One of the kids who, at least vocally, claimed to be considering the offer was Ma’lik Richmond.
“He was asking if he should piss on her,” said witness Jake Howarth.
That’s how this case is likely to go for the defense – a Sisyphean task of explaining away one inexplicable act, then upon perhaps managing to do so, having another come rolling back down the hill.
The defense spent plenty of time Wednesday trying to extract testimony that suggested the girl wasn’t really all that drunk, laying the groundwork to suggest she was capable of consenting to sex later.
Yet isn’t a girl laying in just a bra in the middle of the street a sign of extreme drunkenness, especially after witnesses saw her drinking Stoli Vanilla vodka mixed with blue Slushee and at least one beer at a party?

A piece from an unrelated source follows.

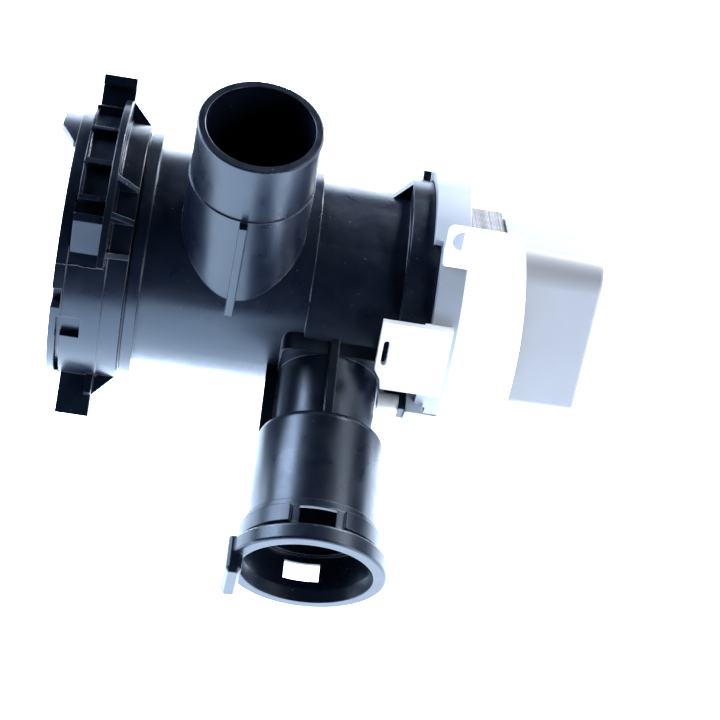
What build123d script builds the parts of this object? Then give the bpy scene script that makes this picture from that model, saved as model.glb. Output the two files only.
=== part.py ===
"""Drain pump of a washing machine, as an assembly of separate pieces.

Frame: the origin is the centre of the filter collar's front face. +X runs along
the pump's main axis from the filter to the motor, +Z along the inlet spout, and
the outlet leaves towards -Y. Angles about the main axis are measured from -Y
towards +Z, so 0 is the outlet side and 90 is the top.
"""
from build123d import *
from math import cos, radians, sin
import os

os.makedirs("parts", exist_ok=True)

# Main axis stations, from the front face of the filter collar
RIM_END = 3.6
COLLAR_END = 16.0
BODY_RING_END = 22.5
STEP_RING_START = 23.3
STEP_RING_END = 27.0
INLET_X = 56.7
INLET_Y = -10.5
CHAMBER_END = 81.0
OUTLET_X = 91.35
MOTOR_COLLAR_START = 110.3
MOTOR_COLLAR_END = 117.5
MOTOR_COLLAR_LOW_END = 120.0
LOW_SECTOR_START = -70.0
LOW_SECTOR_END = 74.0

# Radii of the black housing
RIM_R = 43.5
COLLAR_R = 43.0
BODY_RING_R = 42.3
STEP_RING_R = 40.5
CHAMBER_R = 35.9
PIPE_R = 33.1
VOLUTE_R = 33.8
MOTOR_COLLAR_R = 39.0
WALL = 3.0

# Inlet spout
SPOUT_R = 19.5
SPOUT_FOOT_R = 19.95
SPOUT_BORE_R = 16.9
HOSE_STOP = 56.2
SPOUT_TOP = 78.2
RIM_ROUND = 0.6
SPOUT_RIB_X = 56.0
SPOUT_RIB_WIDTH = 2.5
SPOUT_RIB_FOOT = 11.0
SPOUT_RIB_TOP = 55.6
SPOUT_RIB_PROUD = 3.0

# Outlet neck and hose socket, measured along the outlet axis
OUTLET_DROP_DEG = 7.75
BASE_END = 38.2
OUTLET_RIB_START = 26.0
NECK_R = 16.3
NECK_BORE_R = 13.3
SOCKET_START = 60.0
SOCKET_BORE_START = 62.5
SOCKET_R = 20.3
SOCKET_BORE_R = 18.0
SHOULDER_ROUND = 3.0
LIP_ROUND = 0.9
RIDGE_START = 92.6
MOUTH_BORE_START = 93.0
MOUTH_FLARE_START = 104.3
MOUTH_FLARE_DEG = 16
WINDOW_START = 95.3
WINDOW_LENGTH = 6.2
WINDOW_WIDTH = 11.5
RECESS_R = 21.3
RECESS_HALF_DEG = 23
BAND_START = 95.0
BAND_END = 100.7
BAND_R = 22.5
LIP_START = 102.7
OUTLET_END = 108.3
LIP_R = 25.0
MOUTH_BORE_R = 19.8

# Filter collar
CAP_BORE_R = 37.5
CAP_BORE_END = 20.0
FLANGE_START = 13.0
FLANGE_END = 15.3
FLANGE_R = 49.5
TAB_START = 4.4
TAB_R = 56.6
TAB_ANGLE = 141.0
TAB_WIDTH = 7.0
RACK_R = 46.3
RACK_START = 4.0
RACK_ANGLES = (125.0, 101.5, 83.0, 67.0)

# Motor
MOTOR_TILT = 25.0
MOTOR_FLANGE_R = 43.0
MOTOR_FLANGE_END = 128.7
SPIGOT_R = 35.7
ROTOR_CAN_R = 16.0
ROTOR_CAN_END = 151.0
SHAFT_R = 2.0
SCREW_ANGLE = -10.0
SCREW_AT = MOTOR_COLLAR_R + 3.2
SCREW_R = 2.0
FIT = 0.05


def polar(radius, angle):
    """Point (Y, Z) at an angle from -Y towards +Z."""
    return (-radius * cos(radians(angle)), radius * sin(radians(angle)))


def cross_plane(x):
    """Plane across the main axis, with local axes Y and Z."""
    return Plane.YZ.offset(x)


def radial_plane(angle, x=0.0):
    """Plane across the main axis, whose local X points outward at the angle."""
    y, z = polar(1, angle)
    return Plane(origin=(x, 0, 0), x_dir=(0, y, z), z_dir=(1, 0, 0))


def axial_plane(angle):
    """Plane through the main axis: local X is +X and local Y points outward."""
    y, z = polar(1, angle)
    return Plane(origin=(0, 0, 0), x_dir=(1, 0, 0), z_dir=(0, -z, y))


def tangent_plane(angle, radius):
    """Plane that touches a cylinder at the angle: local X is +X, local Y is towards larger angles."""
    y, z = polar(1, angle)
    return Plane(origin=(0, radius * y, radius * z), x_dir=(1, 0, 0), z_dir=(0, y, z))


def sector(r_in, r_out, low, high):
    """Face of part of a ring between two angles of its own plane."""
    with BuildSketch() as piece:
        with BuildLine():
            outer = CenterArc((0, 0), r_out, low, high - low)
            inner = CenterArc((0, 0), r_in, low, high - low)
            Line(outer @ 0, inner @ 0)
            Line(outer @ 1, inner @ 1)
        make_face()
    return piece.sketch


def ring_sector(r_in, r_out, low, high):
    """The same in a plane across the main axis, with its angles from -Y towards +Z."""
    return sector(r_in, r_out, 180 - high, 180 - low)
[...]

“I don’t know,” Madison said after court. “You’ve got to ask the person. Everyone is different. You maybe can handle your beer better than I can, you may have had a bad pot of collard greens earlier that day and the alcohol is not agreeing with your stomach. So that’s a case-by-case basis. And that’s what the law asks us to consider.”
So it was just a bout of food poisoning? That’s going to be a tough sell.

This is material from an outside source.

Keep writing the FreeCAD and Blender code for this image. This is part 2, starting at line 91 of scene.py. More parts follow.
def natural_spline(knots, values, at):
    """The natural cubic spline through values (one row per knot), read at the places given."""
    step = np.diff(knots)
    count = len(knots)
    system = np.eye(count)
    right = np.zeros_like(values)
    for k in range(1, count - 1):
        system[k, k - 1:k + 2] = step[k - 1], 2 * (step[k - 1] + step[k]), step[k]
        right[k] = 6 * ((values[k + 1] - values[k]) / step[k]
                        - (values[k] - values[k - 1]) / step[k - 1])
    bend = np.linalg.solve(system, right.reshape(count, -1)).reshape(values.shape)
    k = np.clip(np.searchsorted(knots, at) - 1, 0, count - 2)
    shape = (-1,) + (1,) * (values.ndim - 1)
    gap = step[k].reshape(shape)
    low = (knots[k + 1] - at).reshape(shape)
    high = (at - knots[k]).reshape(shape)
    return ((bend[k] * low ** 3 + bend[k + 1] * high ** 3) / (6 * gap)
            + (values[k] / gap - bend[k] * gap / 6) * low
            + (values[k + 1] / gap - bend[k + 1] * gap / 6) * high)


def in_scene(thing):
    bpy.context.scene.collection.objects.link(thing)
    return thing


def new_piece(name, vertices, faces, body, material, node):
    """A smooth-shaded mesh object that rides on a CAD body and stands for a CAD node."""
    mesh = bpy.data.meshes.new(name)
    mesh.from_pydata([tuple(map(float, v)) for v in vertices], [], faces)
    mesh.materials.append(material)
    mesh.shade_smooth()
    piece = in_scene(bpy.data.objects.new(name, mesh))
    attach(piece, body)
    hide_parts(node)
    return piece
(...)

As for the urination-offer incident – which isn’t a crime because no one acted on it, but suggests the guys knew she was intoxicated and offered her little respect – Madison led Pizzoferrato into an excuse: “It was funny for you.”
“I made it as a joke,” Pizzoferrato agreed from the stand. He later added, “I don’t think anyone thought I was serious when I said that.”
Madison, meanwhile, compared it to the longstanding tradition of young people laughing at friends who drink too much.
“She became the butt end of the joke because she was the drunkest,” he argued.
It was a potentially fair bit of perspective until prosecutor Hemmeter quickly jumped to a one-question redirect of Pizzoferrato, pouncing on the chance to blow up the “she-wasn’t-all-that-drunk-after-all” defense strategy.
“Mr. Madison asserted you always make fun of the drunkest person in the room,” Hemmeter said. “Was [the girl] the drunkest person in the room?”
“Yes,” Pizzoferrato said.
“No more questions, your honor,” Hemmeter concluded.